=== What the exercise asks ===
Output the full material exactly as it appears here.
>> START
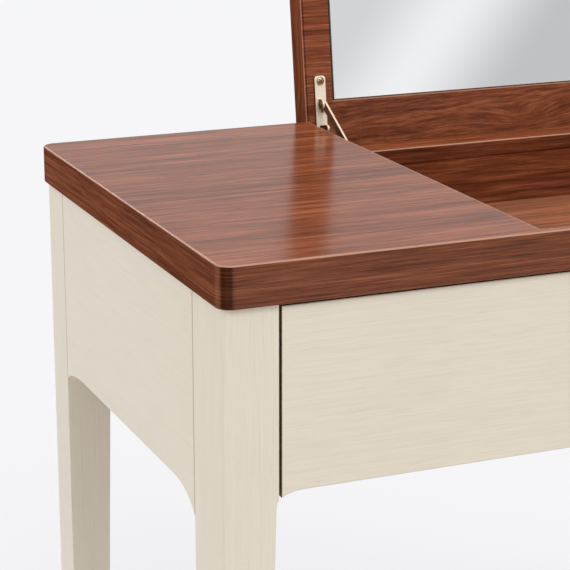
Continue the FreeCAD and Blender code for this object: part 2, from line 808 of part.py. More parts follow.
def stay_arm():
    """Flat arm with rounded ends and a guide pin, where it lies with the lid open."""
    far = guide_pin_place(0)
    pivot = opened(Part.Point(stay_pivot_closed).toShape()).Point
    x0 = -arm_x - stay_arm_thickness / 2
    half = stay_arm_height / 2
    heel = Part.makeCylinder(half, stay_arm_thickness, Vector(x0, pivot.y, pivot.z), Vector(1, 0, 0))
    toe = Part.makeCylinder(half, stay_arm_thickness, Vector(x0, far.y, far.z), Vector(1, 0, 0))
    bar = box(x0, x0 + stay_arm_thickness, -stay_arm_length, 0, -half, half)
    bar.rotate(Vector(0, 0, 0), Vector(1, 0, 0), math.degrees(arm_angle(0)))
    bar.translate(Vector(0, pivot.y, pivot.z))
    pin = rod(Vector(x0 - guide_pin_length, far.y, far.z), Vector(x0 + stay_arm_thickness, far.y, far.z),
              guide_pin_radius)
    hole = rod(Vector(x0 - 1, pivot.y, pivot.z), Vector(x0 + stay_arm_thickness + 1, pivot.y, pivot.z),
               rivet_radius + pin_clearance)
    return bar.fuse([heel, toe, pin]).cut(hole).removeSplitter()


track_face = half_opening - track_thickness


def pin_path(offset, samples=13):
    """Points beside the guide pin's path, offset to its upper or lower side."""
    points = []
    for index in range(samples):
        turn = lid_open_angle * index / (samples - 1)
        step = 0.5
        tangent = guide_pin_place(turn + step) - guide_pin_place(turn - step)
        normal = Vector(0, -tangent.z, tangent.y).normalize()
        points.append(guide_pin_place(turn) + normal * offset)
    return points


def path_band(half_width, x0, x1):
    """Curved slot shape of a given half width round the guide pin's path."""
    upper, lower = pin_path(half_width), pin_path(-half_width)
    sides = []
    for points in (upper, lower):
        curve = Part.BSplineCurve()
        curve.interpolate([Vector(x0, point.y, point.z) for point in points])
        sides.append(curve.toShape())
    band = []
    for end, turn in ((0, 0.0), (-1, lid_open_angle)):
        away = guide_pin_place(turn) - guide_pin_place(turn + (1.0 if end == 0 else -1.0))
        tip = guide_pin_place(turn) + away.normalize() * half_width
        band.append(Part.Arc(Vector(x0, upper[end].y, upper[end].z), Vector(x0, tip.y, tip.z),
                             Vector(x0, lower[end].y, lower[end].z)).toShape())
    wire = Part.Wire(Part.__sortEdges__([sides[0], band[0], sides[1], band[1]]))
    return Part.Face(wire).extrude(Vector(x1 - x0, 0, 0))


def stay_track():
    """Die-cast track on the compartment's side with a curved groove for the guide pin."""
    places = [guide_pin_place(lid_open_angle * index / 12) for index in range(13)]
    half = guide_pin_radius + groove_play
    y0 = min(place.y for place in places) - half - track_margin
    y1 = max(place.y for place in places) + half + track_margin
    z0 = min(place.z for place in places) - half - track_margin
    z1 = min(max(place.z for place in places) + half + track_margin / 2, lid_under - track_margin / 2)
    block = box(-half_opening, -track_face, y0, y1, z0, z1)
    block = ease(block, track_margin * 0.8, lambda edge: span(edge, "x")[1] - span(edge, "x")[0] > 1)
    block = ease(block, 1.0, lambda edge: lies_at(edge, "x", -track_face))
    groove = path_band(half, -track_face - track_groove_depth, -track_face + 1)
    return block.cut([groove, track_screws()])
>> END
=== Task result ===
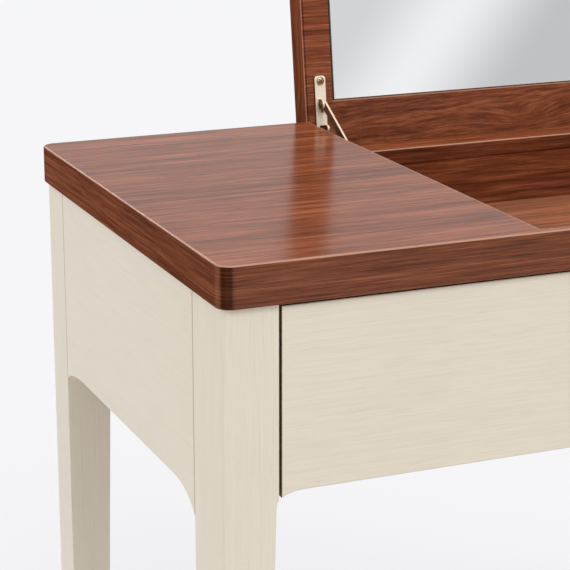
Continue the FreeCAD and Blender code for this object: part 2, from line 808 of part.py. More parts follow.
def stay_arm():
    """Flat arm with rounded ends and a guide pin, where it lies with the lid open."""
    far = guide_pin_place(0)
    pivot = opened(Part.Point(stay_pivot_closed).toShape()).Point
    x0 = -arm_x - stay_arm_thickness / 2
    half = stay_arm_height / 2
    heel = Part.makeCylinder(half, stay_arm_thickness, Vector(x0, pivot.y, pivot.z), Vector(1, 0, 0))
    toe = Part.makeCylinder(half, stay_arm_thickness, Vector(x0, far.y, far.z), Vector(1, 0, 0))
    bar = box(x0, x0 + stay_arm_thickness, -stay_arm_length, 0, -half, half)
    bar.rotate(Vector(0, 0, 0), Vector(1, 0, 0), math.degrees(arm_angle(0)))
    bar.translate(Vector(0, pivot.y, pivot.z))
    pin = rod(Vector(x0 - guide_pin_length, far.y, far.z), Vector(x0 + stay_arm_thickness, far.y, far.z),
              guide_pin_radius)
    hole = rod(Vector(x0 - 1, pivot.y, pivot.z), Vector(x0 + stay_arm_thickness + 1, pivot.y, pivot.z),
               rivet_radius + pin_clearance)
    return bar.fuse([heel, toe, pin]).cut(hole).removeSplitter()


track_face = half_opening - track_thickness


def pin_path(offset, samples=13):
    """Points beside the guide pin's path, offset to its upper or lower side."""
    points = []
    for index in range(samples):
        turn = lid_open_angle * index / (samples - 1)
        step = 0.5
        tangent = guide_pin_place(turn + step) - guide_pin_place(turn - step)
        normal = Vector(0, -tangent.z, tangent.y).normalize()
        points.append(guide_pin_place(turn) + normal * offset)
    return points


def path_band(half_width, x0, x1):
    """Curved slot shape of a given half width round the guide pin's path."""
    upper, lower = pin_path(half_width), pin_path(-half_width)
    sides = []
    for points in (upper, lower):
        curve = Part.BSplineCurve()
        curve.interpolate([Vector(x0, point.y, point.z) for point in points])
        sides.append(curve.toShape())
    band = []
    for end, turn in ((0, 0.0), (-1, lid_open_angle)):
        away = guide_pin_place(turn) - guide_pin_place(turn + (1.0 if end == 0 else -1.0))
        tip = guide_pin_place(turn) + away.normalize() * half_width
        band.append(Part.Arc(Vector(x0, upper[end].y, upper[end].z), Vector(x0, tip.y, tip.z),
                             Vector(x0, lower[end].y, lower[end].z)).toShape())
    wire = Part.Wire(Part.__sortEdges__([sides[0], band[0], sides[1], band[1]]))
    return Part.Face(wire).extrude(Vector(x1 - x0, 0, 0))


def stay_track():
    """Die-cast track on the compartment's side with a curved groove for the guide pin."""
    places = [guide_pin_place(lid_open_angle * index / 12) for index in range(13)]
    half = guide_pin_radius + groove_play
    y0 = min(place.y for place in places) - half - track_margin
    y1 = max(place.y for place in places) + half + track_margin
    z0 = min(place.z for place in places) - half - track_margin
    z1 = min(max(place.z for place in places) + half + track_margin / 2, lid_under - track_margin / 2)
    block = box(-half_opening, -track_face, y0, y1, z0, z1)
    block = ease(block, track_margin * 0.8, lambda edge: span(edge, "x")[1] - span(edge, "x")[0] > 1)
    block = ease(block, 1.0, lambda edge: lies_at(edge, "x", -track_face))
    groove = path_band(half, -track_face - track_groove_depth, -track_face + 1)
    return block.cut([groove, track_screws()])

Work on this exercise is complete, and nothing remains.